Here are some ‘inspirational quotes’ I collected in a quick Google Image sweep. I learned a couple of things. One, lame metaphors and whimsical (and completely irrelevant) photos are a match made in heaven; and two, some people really should have kept to their day jobs and left the aphorisms to the pros.
I think so definitely. For me personally, it’s not to consider them as philosophical concepts, which do require entire forests to print on – but succinct mantras in which you can find some level of reassurance, not just because of the neat, insightful message, but largely because you trust the wisdom of the person who said it. It is the huge tomes and libraries of work they produced that almost imbues anything they have said with almost magical quality. Like the example I used – ‘know thyself’.If that was simply an Ancient Greek advertising tagline for toga clips or something, then it’s a dismissive, shallow quip. But be because we know it to be a thought from the mind of Socrates (or he at least repeated the line with his own spin), then it sits atop his life’s works and complex philosophical tomes (via Plato), which puts it in a very lofty place indeed. His teachings on virtue and the empowering effect of knowledge makes that phrase worthwhile. I guess in a roundabout way, I’m saying these ‘inspirational quotes’ should almost be the advertising slogan for the work of those who said it – not the product itself.
And that’s the best part about philosophy – the cogs turning in our minds will never adequately translated – but its fun as hell trying to – an energetic mind is the essence of life :)

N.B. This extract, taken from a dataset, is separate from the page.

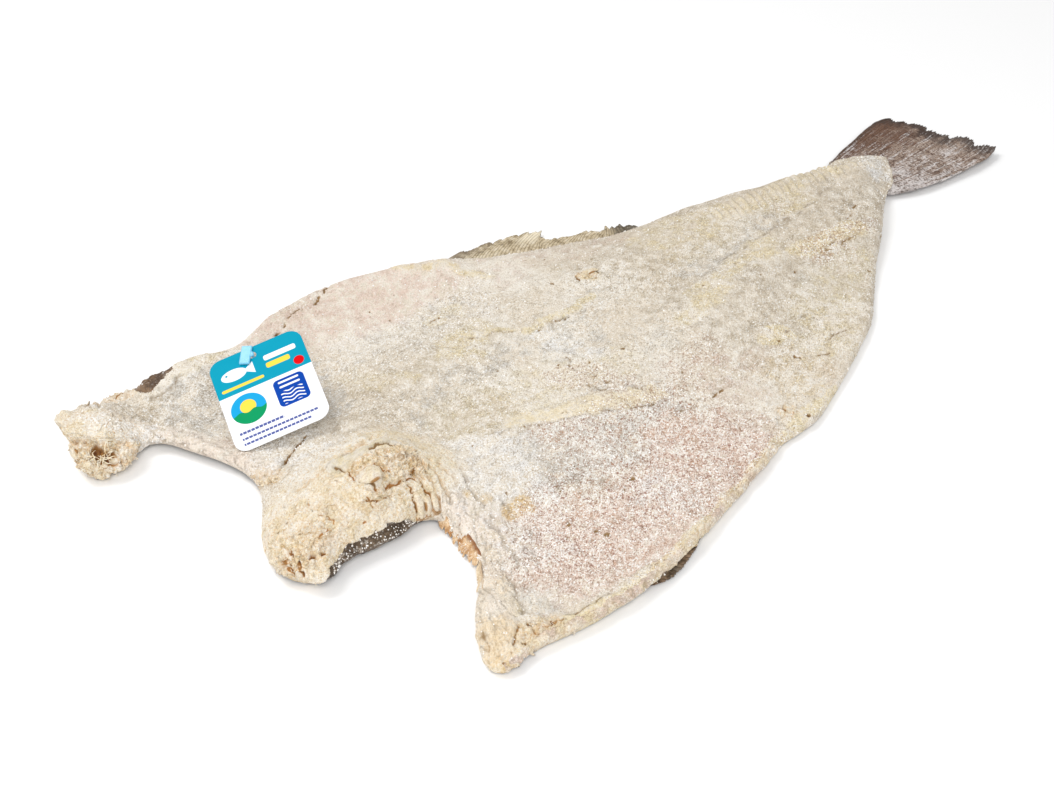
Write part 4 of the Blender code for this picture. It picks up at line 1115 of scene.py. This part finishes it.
rim_fins = [rim_fin("anal_fin", ANAL_ROOT, ANAL_EDGE, 58, 3.0, 0.16, 51),
            rim_fin("belly_fin", BELLY_ROOT, BELLY_EDGE, 18, 2.4, 0.05, 61)]
olive_fin, shader, start = new_material("olive_fin", {"Roughness": 0.6, "Specular IOR Level": 0.35})
mottle = start.lumps(190, 4, 0.7)
dust = start.lumps(620, 3, 0.7)
place = start.layer("across")
colour = mottle.ramp((0.32, tone(132, 114, 86)), (0.5, tone(197, 180, 149)), (0.68, tone(226, 214, 192)))
colour = colour.blend(start.layer("ray").between(0.5, 0.0) * 0.45, tone(110, 88, 60))
colour = colour.blend((place + (mottle - 0.5) * 0.6).between(0.22, 0.04) * 0.75, tone(128, 114, 98))
colour = colour.blend((place + (mottle - 0.5) * 0.3).between(0.78, 0.9) * 0.8, tone(54, 48, 42))
torn_end = place.between(0.31, 0.35) * place.between(0.44, 0.41) * start.layer("out").between(0.5, 0.8)
colour = colour.blend(torn_end * 0.85, tone(238, 226, 200))
colour = colour.blend(dust.between(0.56, 0.68) * 0.45, tone(206, 196, 178))
colour = colour.blend(start.layer("dark") * 0.85, mottle.between(0.38, 0.62).tones(tone(58, 40, 28), tone(118, 88, 64)))
connect(shader, {"Base Color": colour, "Normal": bumped(start, dust * 0.6 + start.layer("ray") * 0.5, 0.8 * MM)})
store(rim_fins[1], "dark", np.ones(len(rim_fins[1].data.vertices)))
for fin in rim_fins:
    fin.data.materials.append(olive_fin)
    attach(fin, "root")
    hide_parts("salted_cod")

# ---- The torn layers at the rims --------------------------------------------------------------------
# Thin tan membranes that hang torn under the right flap's front, and the raised lip of yellow flesh
# along the near rim. Each is a thin sheet laid from an upper edge to a lower, ragged one.

FLAP_LAYERS = [
    ("torn_membrane", [(-209, -42, 9), (-208.5, -52, 10.5), (-212, -64, 10), (-214.5, -74, 9), (-218, -82, 8)],
     [(-213.5, -44, 2.5), (-216.5, -58, 0.9), (-220.5, -69, 0.9), (-222, -75, 2.6), (-224, -83, 4)], 1.0),
    ("front_layer", [(-221, -84, 9), (-228, -93, 9.5), (-239, -105, 10), (-252, -121, 10), (-256, -128, 10)],
     [(-226, -86, 3.5), (-231.5, -92.5, 3), (-243.5, -104, 3), (-257.5, -120, 4.5), (-261, -129, 5)], 0.35)]


def layer_sheet(name, edges, long, wide, ragged_edge, seed):
    """A thin sheet between edges in space: the first is its root, and the last is torn by that much."""
    sheet, out, across = fin_sheet(name, wide, long)
    places = np.array([[np.interp(across, np.linspace(0, 1, len(edge)), np.array(edge, float)[:, k]) for k in range(3)]
                       for edge in edges]).transpose(0, 2, 1)
    steps = out * (len(edges) - 1)
    tear = np.column_stack([across * long * 0.6, across, across])
    steps *= 1 - ragged_edge * np.clip(0.25 + noise(tear, 2.6, seed) + 0.6 * noise(tear, 1.1, seed + 1), 0, 0.8)
    lower = np.minimum(steps.astype(int), len(edges) - 2)
    share = (steps - lower)[:, None]
    index = np.arange(len(out))
    spots = (1 - share) * places[lower, index] + share * places[lower + 1, index]
    spots += 0.5 * np.stack([noise(spots, 4, seed + k) for k in (2, 3, 4)], axis=1)
    spots[:, 2] = np.maximum(spots[:, 2], 0.5)
    move_to(sheet, spots)
    store(sheet, "out", out)
    shape(sheet, "SOLIDIFY", thickness=0.7 * MM, offset=0.0)
    shape(sheet, "SUBSURF", levels=1, render_levels=1)
    sheet.data.shade_smooth()
    return sheet


layers = [layer_sheet(name, (top, bottom), 80, 14, 0.45, 91) for name, top, bottom, tan in FLAP_LAYERS]
for sheet, (name, top, bottom, tan) in zip(layers, FLAP_LAYERS):
    store(sheet, "tan", np.full(len(sheet.data.vertices), tan))

# The lip follows the rim itself: each station finds the flesh's edge and its height there.
rim_line = along(RIM_EDGE, np.linspace(0, 1, 120))
heading = np.gradient(rim_line, axis=0)
heading /= np.hypot(heading[:, 0], heading[:, 1])[:, None]
outward = np.column_stack([heading[:, 1], -heading[:, 0]])
wander = noise(np.column_stack([rim_line, rim_line[:, :1]]), 9, 95)
sunk = noise(np.column_stack([rim_line, rim_line[:, :1]]), 13, 96)
ends = np.abs(np.linspace(-1, 1, 120)) ** 12
profile = np.empty((4, 120, 2))              # how far out each edge of the lip is, and how high
for k, (middle, ahead, out_to) in enumerate(zip(rim_line, heading, outward)):
    offsets = flesh_spots[:, :2] - middle
    slab = np.abs(offsets @ ahead) < 1.2
    reach = offsets[slab] @ out_to
    heights = flesh_spots[slab, 2]
    edge_at = reach[(np.abs(reach) < 14) & (heights > 3.0)].max()
    for row, (inset, rise) in enumerate([(3.6, -0.9), (1.8, 0.4), (0.4, -0.9), (0.0, -3.4)]):
        inset = inset + wander[k] * (1.8 if row < 3 else 0.2)
        rise = rise + (0.7 * sunk[k] if row == 1 else 0.0) - 2.0 * ends[k]
        at = edge_at - inset
        here = np.abs(reach - min(at, edge_at - 1.0)) < 1.0
        profile[row, k] = at, max(heights[here].max() + rise, 0.8)
steadied = np.stack([np.roll(profile, turn, axis=1) for turn in (-2, -1, 0, 1, 2)])
profile[:, 2:-2] = np.median(steadied, axis=0)[:, 2:-2]
lip_edges = [np.column_stack([rim_line + row[:, :1] * outward, row[:, 1]]) for row in profile]
lip = layer_sheet("rim_lip", lip_edges, 420, 14, 0.12, 97)
lip_spots = spots_of(lip)
move_to(lip, lip_spots + normals_of(lip) * (0.5 * noise(lip_spots, 3.4, 98) + 0.3 * noise(lip_spots, 1.6, 99))[:, None])
store(lip, "crust", np.full(len(lip_spots), 0.6))
store(lip, "cream", ease(0.55 + 0.6 * noise(lip_spots, 12, 93)))
store(lip, "salty", 0.6 * ease(0.1 + noise(lip_spots, 5, 90)))
store(lip, "yellow", 0.8 * ease(0.2 + noise(lip_spots, 7, 94)))
store(lip, "pink", ease(0.3 - noise(lip_spots, 12, 93)))
store(lip, "shadowed", ease((0.16 - np.abs(noise(lip_spots, 5, 92))) / 0.12) * 0.5)

thin_layer, shader, start = new_material("torn_layer", {"Roughness": 0.65, "Specular IOR Level": 0.3})
mottle = start.lumps(150, 4, 0.65)
fine = start.lumps(1500, 2, 0.7)
pleats = start.lumps(420, 3, 0.6, start.squeezed(0.0, (1.0, 1.0, 4.0)))
tan = start.layer("tan")
fleshy = mottle.ramp((0.35, tone(232, 212, 172)), (0.5, tone(243, 228, 198)), (0.65, tone(248, 240, 222)))
tanned = mottle.ramp((0.35, tone(176, 128, 82)), (0.5, tone(212, 174, 130)), (0.65, tone(234, 208, 172)))
colour = tan.tones(fleshy, tanned)
colour = colour.blend((fine * 0.6 + pleats * 0.4).between(0.5, 0.36) * 0.6, tan.tones(tone(190, 160, 110), tone(140, 88, 46)))
colour = colour.blend((fine * 0.6 + pleats * 0.4).between(0.52, 0.64) * 0.6, tone(253, 248, 236))
# Painted shade: each sheet darkens to brown at its root, where it hangs in the shadow under the flap
colour = colour.blend(start.layer("out").between(0.4, 0.1) * tan * 0.8, tone(126, 76, 40))
connect(shader, {"Base Color": colour, "Normal": bumped(start, pleats * 0.6 + fine * 0.5, 1.0 * MM)})
for sheet, finish in [(layers[0], thin_layer), (layers[1], thin_layer), (lip, salt_flesh)]:
    sheet.data.materials.append(finish)
    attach(sheet, "root")
    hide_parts("salted_cod")

# ---- The hanging label ------------------------------------------------------------------------------
# A stiff printed card with round corners and a punched hole, coated and a little glossy. Its print is
# plain fields, bars and simple shapes.

CARD_WIDTH, CARD_HEIGHT = 55.0, 65.5
card_place = Matrix.Translation(Vector((-219.6, 78.0, 26.6))) @ Euler(
    [math.radians(angle) for angle in (13.8, -15.9, -27.3)]).to_matrix().to_4x4()
card = free_copy(frame["nodes"]["label"], "hanging_label")
shape(card, "BEVEL", width=0.12 * MM, segments=2, limit_method="ANGLE", angle_limit=math.radians(50))
low, high = (np.array(corner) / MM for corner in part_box("label"))
card_spots = spots_of(card)
turn = np.array(card_place.to_3x3())
offset = (low + high) / 2
flat = (card_spots - offset) @ turn
flat -= (flat.min(axis=0) + flat.max(axis=0)) / 2
store(card, "right", flat[:, 0])
store(card, "rise", flat[:, 1])
store(card, "front", flat[:, 2] > 0)
pick(card)
bpy.ops.object.shade_smooth_by_angle(angle=math.radians(40))

printed_card, shader, start = new_material("printed_card", {"Roughness": 0.6, "Specular IOR Level": 0.08})
right = start.layer("right")
rise = start.layer("rise")
front = start.layer("front").between(0.4, 0.6)
SHARP = 0.12                 # how far, in millimetres, the ink's edge fades


def box(middle, size, corner):
    """1 inside a round-cornered box on the card, given its middle and size."""
    beside = ((right - middle[0]).math("ABSOLUTE") - (size[0] / 2 - corner)).math("MAXIMUM", 0.0)
    above = ((rise - middle[1]).math("ABSOLUTE") - (size[1] / 2 - corner)).math("MAXIMUM", 0.0)
    return (beside * beside + above * above).math("SQRT").between(corner + SHARP, corner - SHARP)


def oval(middle, size):
    """1 inside an oval, given its middle and its half sizes."""
    across, up = (right - middle[0]) * (1 / size[0]), (rise - middle[1]) * (1 / size[1])
    return (across * across + up * up).math("SQRT").between(1 + SHARP / size[1], 1 - SHARP / size[1])


def wedge(tip, length, spread):
    """1 inside a triangle that opens to the right of its tip."""
    out = right - tip[0]
    beyond = (rise - tip[1]).math("ABSOLUTE") - out * spread
    return beyond.between(SHARP, -SHARP) * out.between(length + SHARP, length - SHARP)


TURQUOISE, CLEAN_WHITE, PRINT_YELLOW = tone(0, 150, 178), tone(244, 246, 249), tone(248, 212, 76)
RED, BLUE, GREEN, SKY, TEXT_BLUE = (
    tone(218, 4, 18), tone(6, 68, 162), tone(8, 146, 92), tone(30, 158, 214), tone(84, 94, 152))
wave = (right * 0.75).math("SINE") * 0.7
dashed = (right * 0.42).math("FRACT").between(0.1, 0.2)
colour = start.lumps(300, 2).between(0.3, 0.7).tones(tone(240, 242, 247), tone(246, 248, 251))
for share, ink in [
        (rise.between(5.9, 6.1), TURQUOISE), (oval((-15, 19), (7.5, 4.0)), CLEAN_WHITE),
        (wedge((-9.5, 19), 6.5, 0.62), CLEAN_WHITE), (oval((-19.2, 20), (0.7, 0.7)), TURQUOISE),
        (box((13, 21.5), (19, 3.6), 1.2), CLEAN_WHITE), (box((10.5, 16), (14, 3.6), 1.2), PRINT_YELLOW),
        (oval((21.5, 11), (3.0, 3.0)), RED), (box((-12, 10.3), (25, 2.0), 1.0), PRINT_YELLOW),
        (oval((-13.5, -6.5), (10.2, 10.2)), SKY), (oval((-13.5, -5), (4.6, 4.6)), PRINT_YELLOW),
        (oval((-13.5, -6.5), (10.2, 10.2)) * (rise + wave).between(-8.0, -8.3), GREEN),
        (box((12, -6), (18, 19), 3.0), BLUE), (box((12, -2), (12, 1.3), 0.6), CLEAN_WHITE),
        (box((12, 1.2), (12, 1.3), 0.6), CLEAN_WHITE),
        (box((12, -9.5), (13, 9.0), 1.0) * ((rise + wave) * 0.42).math("FRACT").between(0.62, 0.72), CLEAN_WHITE),
        (box((-10, -21), (26, 1.7), 0.4) * dashed, TEXT_BLUE), (box((-0.5, -25), (44, 1.5), 0.4) * dashed, TEXT_BLUE),
        (box((-3, -28.6), (39, 1.5), 0.4) * dashed, TEXT_BLUE)]:
    colour = colour.blend(share * front, ink)
connect(shader, {"Base Color": colour})
card.data.materials.append(printed_card)
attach(card, "root")
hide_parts("label")

# ---- The plastic pin --------------------------------------------------------------------------------
# The moulded pin that holds the label: a flat paddle with rounded edges and a tab, on a shaft that goes
# through the card's hole into the flesh. Pale blue plastic with a soft gloss.

pin = free_copy(frame["nodes"]["label_pin"], "plastic_pin")
shape(pin, "REMESH", mode="VOXEL", voxel_size=0.16 * MM)
shape(pin, "SMOOTH", factor=0.5, iterations=4)
pin.data.shade_smooth()
pin_plastic, shader, start = new_material("pale_blue_plastic", {
    "Roughness": 0.3, "Specular IOR Level": 0.4, "Coat Weight": 0.15, "Coat Roughness": 0.2})
colour = start.lumps(260, 2, 0.5).tones(tone(104, 184, 220), tone(136, 204, 232))
connect(shader, {"Base Color": colour})
pin.data.materials.append(pin_plastic)
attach(pin, "root")
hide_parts("label_pin")

# ---- Floor, light and camera ------------------------------------------------------------------------
# A plain near-white floor under one large soft light and an even sky.

pick(left_side)
bpy.ops.mesh.primitive_plane_add(size=12.0)
floor = bpy.context.active_object
floor.name = "floor"
floor_white, shader, start = new_material("floor_white", {"Base Color": (0.95, 0.95, 0.95, 1.0), "Roughness": 0.9})
floor.data.materials.append(floor_white)

world = bpy.data.worlds.new("sky")
bpy.context.scene.world = world
world.use_nodes = True
world.node_tree.nodes["Background"].inputs["Color"].default_value = (1.0, 1.0, 1.0, 1.0)
world.node_tree.nodes["Background"].inputs["Strength"].default_value = 0.52


def soft_light(name, place, size, power):
    bpy.ops.object.light_add(type="AREA", location=place)
    light = bpy.context.active_object
    light.name = name
    light.data.shape = "DISK"
    light.data.size = size
    light.data.energy = power
    light.rotation_euler = (-Vector(place)).to_track_quat("-Z", "Y").to_euler()


soft_light("key_light", (-0.6, 1.0, 1.8), 1.2, 19.5)
soft_light("fill_light", (-1.1, -1.1, 1.5), 1.2, 25.0)

AZIMUTH, ELEVATION, DISTANCE = math.radians(-45.32), math.radians(38.0), 1.005
target = Vector((-0.1002, 0.0024, 0.0))
back = Vector((math.sin(AZIMUTH) * math.cos(ELEVATION), -math.cos(AZIMUTH) * math.cos(ELEVATION),
               math.sin(ELEVATION)))
bpy.ops.object.camera_add(location=target + back * DISTANCE)
camera = bpy.context.active_object
camera.rotation_euler = (-back).to_track_quat("-Z", "Y").to_euler()
camera.data.lens = 60.0
camera.data.sensor_width = 36.0
bpy.context.scene.camera = camera
bpy.context.scene.view_settings.view_transform = "Standard"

Do you think it is a sign of our short attention spans that we rely on one sentence quips to provide understanding of our emotional complexities? Or stupidity? I’ve never found a quote to adequately translate the swarm of cogs turning in my mind, and If I have come close it is generally repeated profanities, not something that should feature next to a picture of an empty autumn meadow. I appreciate philosophers perhaps almost as much as you, but they’re hardly a succinct breed. There has to be a reason why the great philosophies are written as tomes, not limericks.